= Data block =
● ● ●

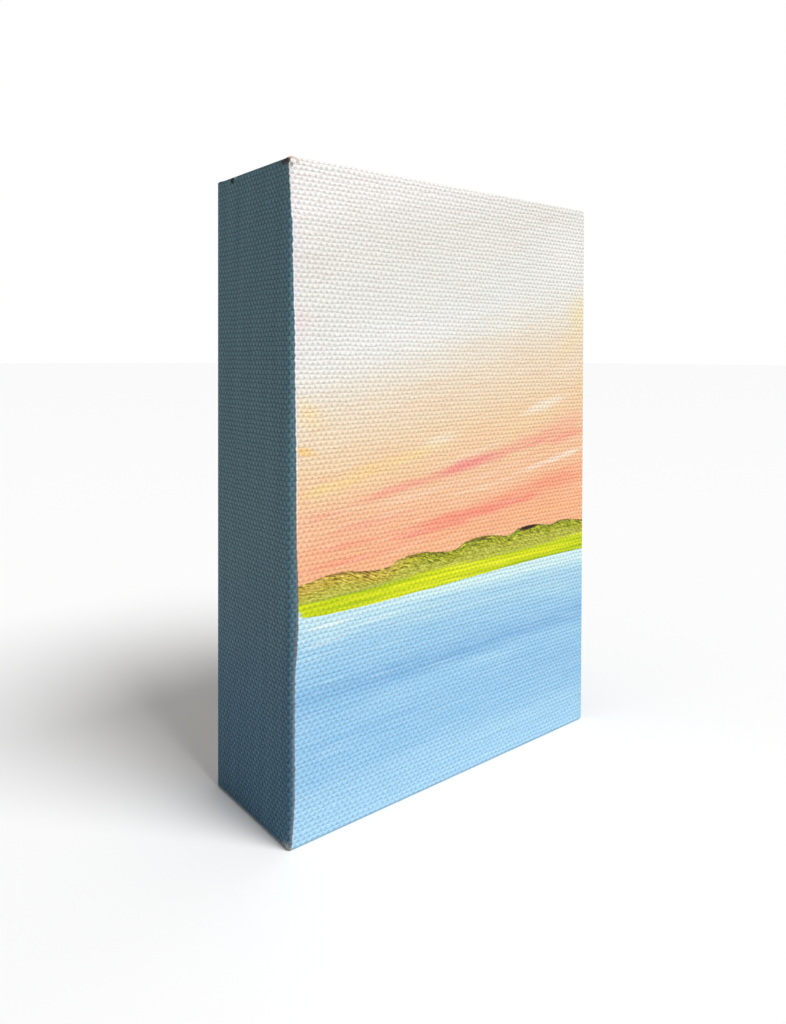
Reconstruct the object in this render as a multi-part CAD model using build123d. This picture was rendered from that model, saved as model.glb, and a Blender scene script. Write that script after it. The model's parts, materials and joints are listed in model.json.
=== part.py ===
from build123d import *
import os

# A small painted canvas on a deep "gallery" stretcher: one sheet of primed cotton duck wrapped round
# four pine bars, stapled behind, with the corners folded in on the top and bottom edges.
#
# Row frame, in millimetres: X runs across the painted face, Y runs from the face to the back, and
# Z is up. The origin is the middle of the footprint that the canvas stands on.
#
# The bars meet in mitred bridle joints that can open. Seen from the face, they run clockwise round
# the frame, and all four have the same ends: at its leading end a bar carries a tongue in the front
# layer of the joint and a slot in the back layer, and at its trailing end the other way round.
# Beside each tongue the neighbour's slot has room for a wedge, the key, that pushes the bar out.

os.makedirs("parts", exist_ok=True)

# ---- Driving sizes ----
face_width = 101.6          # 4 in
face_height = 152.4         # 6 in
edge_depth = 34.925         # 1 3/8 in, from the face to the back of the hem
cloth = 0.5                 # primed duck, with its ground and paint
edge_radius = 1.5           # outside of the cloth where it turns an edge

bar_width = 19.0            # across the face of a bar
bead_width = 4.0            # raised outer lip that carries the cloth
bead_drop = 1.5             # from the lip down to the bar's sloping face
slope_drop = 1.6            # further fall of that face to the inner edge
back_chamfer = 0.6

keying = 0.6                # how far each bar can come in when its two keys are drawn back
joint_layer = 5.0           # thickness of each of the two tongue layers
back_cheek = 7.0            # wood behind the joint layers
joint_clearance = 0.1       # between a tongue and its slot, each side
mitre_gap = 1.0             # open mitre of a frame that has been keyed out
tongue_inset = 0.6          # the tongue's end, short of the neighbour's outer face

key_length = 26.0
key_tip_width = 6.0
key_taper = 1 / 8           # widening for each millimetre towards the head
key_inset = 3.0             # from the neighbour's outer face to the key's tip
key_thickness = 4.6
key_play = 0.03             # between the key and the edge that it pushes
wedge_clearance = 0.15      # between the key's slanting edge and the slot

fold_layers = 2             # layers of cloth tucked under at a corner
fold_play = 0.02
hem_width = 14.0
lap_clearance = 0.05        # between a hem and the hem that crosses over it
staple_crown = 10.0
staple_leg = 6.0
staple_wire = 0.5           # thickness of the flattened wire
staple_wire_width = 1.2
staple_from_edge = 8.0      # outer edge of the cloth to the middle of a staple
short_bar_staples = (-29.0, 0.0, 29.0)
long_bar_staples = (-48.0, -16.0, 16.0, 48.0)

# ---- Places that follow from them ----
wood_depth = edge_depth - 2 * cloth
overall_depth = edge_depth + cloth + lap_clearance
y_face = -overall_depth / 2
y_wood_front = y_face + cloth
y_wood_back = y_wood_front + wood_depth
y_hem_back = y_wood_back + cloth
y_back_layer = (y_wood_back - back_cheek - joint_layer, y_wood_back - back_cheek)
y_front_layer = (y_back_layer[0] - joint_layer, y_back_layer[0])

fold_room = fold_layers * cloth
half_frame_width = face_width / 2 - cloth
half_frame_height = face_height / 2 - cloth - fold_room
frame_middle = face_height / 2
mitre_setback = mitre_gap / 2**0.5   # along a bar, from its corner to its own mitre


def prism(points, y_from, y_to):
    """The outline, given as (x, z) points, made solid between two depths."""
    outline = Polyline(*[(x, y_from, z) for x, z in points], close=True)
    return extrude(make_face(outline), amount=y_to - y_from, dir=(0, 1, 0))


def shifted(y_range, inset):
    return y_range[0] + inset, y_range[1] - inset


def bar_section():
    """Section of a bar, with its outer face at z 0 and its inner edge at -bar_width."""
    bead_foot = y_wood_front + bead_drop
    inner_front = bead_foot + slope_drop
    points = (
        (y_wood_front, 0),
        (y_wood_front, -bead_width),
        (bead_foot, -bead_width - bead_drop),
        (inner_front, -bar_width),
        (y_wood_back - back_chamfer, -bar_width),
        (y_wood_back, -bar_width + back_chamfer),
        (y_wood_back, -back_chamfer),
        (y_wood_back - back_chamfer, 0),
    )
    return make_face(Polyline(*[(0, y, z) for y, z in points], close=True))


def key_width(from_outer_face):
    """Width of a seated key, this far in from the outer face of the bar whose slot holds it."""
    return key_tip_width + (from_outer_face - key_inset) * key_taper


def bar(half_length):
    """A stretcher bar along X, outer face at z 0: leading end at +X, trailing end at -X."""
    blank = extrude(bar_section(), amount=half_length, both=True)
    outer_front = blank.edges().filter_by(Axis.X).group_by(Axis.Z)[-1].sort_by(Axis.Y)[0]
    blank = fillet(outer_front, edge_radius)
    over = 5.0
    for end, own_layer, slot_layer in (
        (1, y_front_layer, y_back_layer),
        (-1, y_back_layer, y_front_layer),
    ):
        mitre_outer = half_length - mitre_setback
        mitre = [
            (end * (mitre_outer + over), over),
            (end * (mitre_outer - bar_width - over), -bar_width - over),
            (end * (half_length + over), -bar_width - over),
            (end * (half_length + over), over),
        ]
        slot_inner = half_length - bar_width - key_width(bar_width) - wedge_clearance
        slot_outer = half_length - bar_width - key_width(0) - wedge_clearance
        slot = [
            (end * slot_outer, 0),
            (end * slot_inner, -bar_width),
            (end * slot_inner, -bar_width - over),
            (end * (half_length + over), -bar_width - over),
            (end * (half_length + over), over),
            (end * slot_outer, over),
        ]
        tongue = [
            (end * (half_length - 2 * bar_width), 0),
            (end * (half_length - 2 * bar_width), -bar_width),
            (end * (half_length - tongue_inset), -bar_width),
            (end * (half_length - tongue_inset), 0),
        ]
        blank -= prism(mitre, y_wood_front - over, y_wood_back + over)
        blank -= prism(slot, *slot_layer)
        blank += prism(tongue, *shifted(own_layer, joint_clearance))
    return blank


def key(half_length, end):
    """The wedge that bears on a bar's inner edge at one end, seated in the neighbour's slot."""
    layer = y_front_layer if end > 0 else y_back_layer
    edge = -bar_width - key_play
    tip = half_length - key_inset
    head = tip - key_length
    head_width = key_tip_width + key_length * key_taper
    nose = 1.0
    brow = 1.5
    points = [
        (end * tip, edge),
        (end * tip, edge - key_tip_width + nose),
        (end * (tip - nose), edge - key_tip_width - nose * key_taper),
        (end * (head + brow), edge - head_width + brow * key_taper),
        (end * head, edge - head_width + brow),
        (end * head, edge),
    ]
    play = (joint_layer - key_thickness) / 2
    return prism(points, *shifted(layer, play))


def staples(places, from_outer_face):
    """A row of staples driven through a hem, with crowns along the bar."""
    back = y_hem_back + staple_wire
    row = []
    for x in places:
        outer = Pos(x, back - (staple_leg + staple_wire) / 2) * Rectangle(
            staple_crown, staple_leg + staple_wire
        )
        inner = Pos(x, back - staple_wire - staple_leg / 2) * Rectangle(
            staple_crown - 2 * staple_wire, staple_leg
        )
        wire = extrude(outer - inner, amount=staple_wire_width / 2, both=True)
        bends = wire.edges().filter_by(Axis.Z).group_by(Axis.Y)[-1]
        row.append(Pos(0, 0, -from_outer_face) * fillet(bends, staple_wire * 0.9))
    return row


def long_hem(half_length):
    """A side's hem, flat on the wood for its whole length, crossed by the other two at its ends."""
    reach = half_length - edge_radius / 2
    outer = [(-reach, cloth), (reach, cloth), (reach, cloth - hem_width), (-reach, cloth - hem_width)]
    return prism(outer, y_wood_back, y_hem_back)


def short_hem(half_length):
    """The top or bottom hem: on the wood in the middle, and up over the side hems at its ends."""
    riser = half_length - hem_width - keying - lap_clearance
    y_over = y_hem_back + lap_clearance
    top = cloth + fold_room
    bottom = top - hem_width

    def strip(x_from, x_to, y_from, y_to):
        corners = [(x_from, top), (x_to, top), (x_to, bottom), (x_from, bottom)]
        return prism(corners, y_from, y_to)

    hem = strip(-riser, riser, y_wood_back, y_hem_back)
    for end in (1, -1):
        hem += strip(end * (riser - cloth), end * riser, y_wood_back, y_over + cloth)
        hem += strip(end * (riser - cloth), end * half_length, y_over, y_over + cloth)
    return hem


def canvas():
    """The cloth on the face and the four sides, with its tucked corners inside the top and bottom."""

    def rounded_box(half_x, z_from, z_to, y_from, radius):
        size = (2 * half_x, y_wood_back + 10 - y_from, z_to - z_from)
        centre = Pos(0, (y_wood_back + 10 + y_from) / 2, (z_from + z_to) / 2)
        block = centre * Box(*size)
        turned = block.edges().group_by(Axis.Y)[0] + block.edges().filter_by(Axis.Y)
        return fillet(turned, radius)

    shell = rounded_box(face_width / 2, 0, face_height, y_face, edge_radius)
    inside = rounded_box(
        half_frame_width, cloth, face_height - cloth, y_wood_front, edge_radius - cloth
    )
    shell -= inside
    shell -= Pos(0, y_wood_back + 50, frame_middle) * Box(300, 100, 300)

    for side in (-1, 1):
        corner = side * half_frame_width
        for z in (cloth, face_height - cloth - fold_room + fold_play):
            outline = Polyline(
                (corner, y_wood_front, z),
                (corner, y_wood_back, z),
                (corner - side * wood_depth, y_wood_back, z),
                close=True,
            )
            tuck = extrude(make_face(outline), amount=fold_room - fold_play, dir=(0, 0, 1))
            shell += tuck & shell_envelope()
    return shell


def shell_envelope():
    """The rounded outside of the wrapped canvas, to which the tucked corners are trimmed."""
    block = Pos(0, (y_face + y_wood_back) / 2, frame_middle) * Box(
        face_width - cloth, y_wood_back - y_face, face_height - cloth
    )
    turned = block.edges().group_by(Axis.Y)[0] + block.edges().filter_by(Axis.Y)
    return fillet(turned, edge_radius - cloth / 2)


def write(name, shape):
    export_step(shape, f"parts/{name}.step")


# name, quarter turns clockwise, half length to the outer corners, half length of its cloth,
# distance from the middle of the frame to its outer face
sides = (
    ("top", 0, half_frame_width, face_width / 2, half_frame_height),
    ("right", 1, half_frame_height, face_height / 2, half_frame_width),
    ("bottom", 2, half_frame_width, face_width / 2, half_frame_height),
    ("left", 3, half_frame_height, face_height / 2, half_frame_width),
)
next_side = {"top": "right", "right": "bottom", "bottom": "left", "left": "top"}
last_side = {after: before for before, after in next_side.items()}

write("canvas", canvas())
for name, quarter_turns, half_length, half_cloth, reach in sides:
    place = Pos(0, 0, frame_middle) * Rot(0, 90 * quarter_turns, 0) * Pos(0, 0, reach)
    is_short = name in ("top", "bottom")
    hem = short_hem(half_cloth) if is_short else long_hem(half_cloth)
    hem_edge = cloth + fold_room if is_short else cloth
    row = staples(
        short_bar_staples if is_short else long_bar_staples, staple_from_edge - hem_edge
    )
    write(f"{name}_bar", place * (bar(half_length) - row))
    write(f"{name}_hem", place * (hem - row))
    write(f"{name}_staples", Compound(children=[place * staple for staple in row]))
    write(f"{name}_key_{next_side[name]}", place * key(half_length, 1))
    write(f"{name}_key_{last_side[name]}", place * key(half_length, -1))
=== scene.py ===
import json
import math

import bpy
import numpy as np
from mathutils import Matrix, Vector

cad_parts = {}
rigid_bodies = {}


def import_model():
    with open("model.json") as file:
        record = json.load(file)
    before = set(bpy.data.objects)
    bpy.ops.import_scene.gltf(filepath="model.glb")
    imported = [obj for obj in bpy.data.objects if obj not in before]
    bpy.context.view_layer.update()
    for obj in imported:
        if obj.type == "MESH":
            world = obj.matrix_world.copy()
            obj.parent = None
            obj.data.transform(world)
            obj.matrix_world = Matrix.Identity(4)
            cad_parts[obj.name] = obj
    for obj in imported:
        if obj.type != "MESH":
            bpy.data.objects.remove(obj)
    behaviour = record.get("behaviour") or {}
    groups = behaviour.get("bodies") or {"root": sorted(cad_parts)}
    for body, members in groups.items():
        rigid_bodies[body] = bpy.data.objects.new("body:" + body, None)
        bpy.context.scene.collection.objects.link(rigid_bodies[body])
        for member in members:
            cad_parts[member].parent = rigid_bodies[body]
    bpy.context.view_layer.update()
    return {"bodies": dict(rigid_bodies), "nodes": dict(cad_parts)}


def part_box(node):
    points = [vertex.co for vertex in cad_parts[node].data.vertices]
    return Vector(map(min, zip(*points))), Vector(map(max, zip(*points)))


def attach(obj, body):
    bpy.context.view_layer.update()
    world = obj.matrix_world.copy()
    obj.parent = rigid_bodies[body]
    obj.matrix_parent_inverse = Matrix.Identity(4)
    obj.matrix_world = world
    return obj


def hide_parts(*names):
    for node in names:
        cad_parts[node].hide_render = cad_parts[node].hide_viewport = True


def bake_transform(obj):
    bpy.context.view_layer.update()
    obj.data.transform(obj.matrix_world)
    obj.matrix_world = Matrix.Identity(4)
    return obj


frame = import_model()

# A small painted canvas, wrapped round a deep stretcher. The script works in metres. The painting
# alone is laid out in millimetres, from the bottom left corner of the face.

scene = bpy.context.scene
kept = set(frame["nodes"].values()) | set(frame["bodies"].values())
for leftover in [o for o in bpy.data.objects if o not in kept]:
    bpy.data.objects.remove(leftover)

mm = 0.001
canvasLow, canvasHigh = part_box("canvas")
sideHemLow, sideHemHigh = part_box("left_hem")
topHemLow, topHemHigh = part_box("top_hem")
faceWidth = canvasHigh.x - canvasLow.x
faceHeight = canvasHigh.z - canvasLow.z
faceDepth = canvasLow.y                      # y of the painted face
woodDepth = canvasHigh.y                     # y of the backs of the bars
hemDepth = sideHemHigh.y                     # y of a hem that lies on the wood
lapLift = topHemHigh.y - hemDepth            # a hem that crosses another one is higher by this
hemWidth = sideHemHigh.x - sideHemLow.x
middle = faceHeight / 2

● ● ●

= Objective =
Give back, word for word, each line from the one containing "hem = short_hem(half_cloth)" down to the one containing "obj.matrix_parent_inverse = Matrix.Identity(4)", including those two lines.

= Task answer =
    hem = short_hem(half_cloth) if is_short else long_hem(half_cloth)
    hem_edge = cloth + fold_room if is_short else cloth
    row = staples(
        short_bar_staples if is_short else long_bar_staples, staple_from_edge - hem_edge
    )
    write(f"{name}_bar", place * (bar(half_length) - row))
    write(f"{name}_hem", place * (hem - row))
    write(f"{name}_staples", Compound(children=[place * staple for staple in row]))
    write(f"{name}_key_{next_side[name]}", place * key(half_length, 1))
    write(f"{name}_key_{last_side[name]}", place * key(half_length, -1))
=== scene.py ===
import json
import math

import bpy
import numpy as np
from mathutils import Matrix, Vector

cad_parts = {}
rigid_bodies = {}


def import_model():
    with open("model.json") as file:
        record = json.load(file)
    before = set(bpy.data.objects)
    bpy.ops.import_scene.gltf(filepath="model.glb")
    imported = [obj for obj in bpy.data.objects if obj not in before]
    bpy.context.view_layer.update()
    for obj in imported:
        if obj.type == "MESH":
            world = obj.matrix_world.copy()
            obj.parent = None
            obj.data.transform(world)
            obj.matrix_world = Matrix.Identity(4)
            cad_parts[obj.name] = obj
    for obj in imported:
        if obj.type != "MESH":
            bpy.data.objects.remove(obj)
    behaviour = record.get("behaviour") or {}
    groups = behaviour.get("bodies") or {"root": sorted(cad_parts)}
    for body, members in groups.items():
        rigid_bodies[body] = bpy.data.objects.new("body:" + body, None)
        bpy.context.scene.collection.objects.link(rigid_bodies[body])
        for member in members:
            cad_parts[member].parent = rigid_bodies[body]
    bpy.context.view_layer.update()
    return {"bodies": dict(rigid_bodies), "nodes": dict(cad_parts)}


def part_box(node):
    points = [vertex.co for vertex in cad_parts[node].data.vertices]
    return Vector(map(min, zip(*points))), Vector(map(max, zip(*points)))


def attach(obj, body):
    bpy.context.view_layer.update()
    world = obj.matrix_world.copy()
    obj.parent = rigid_bodies[body]
    obj.matrix_parent_inverse = Matrix.Identity(4)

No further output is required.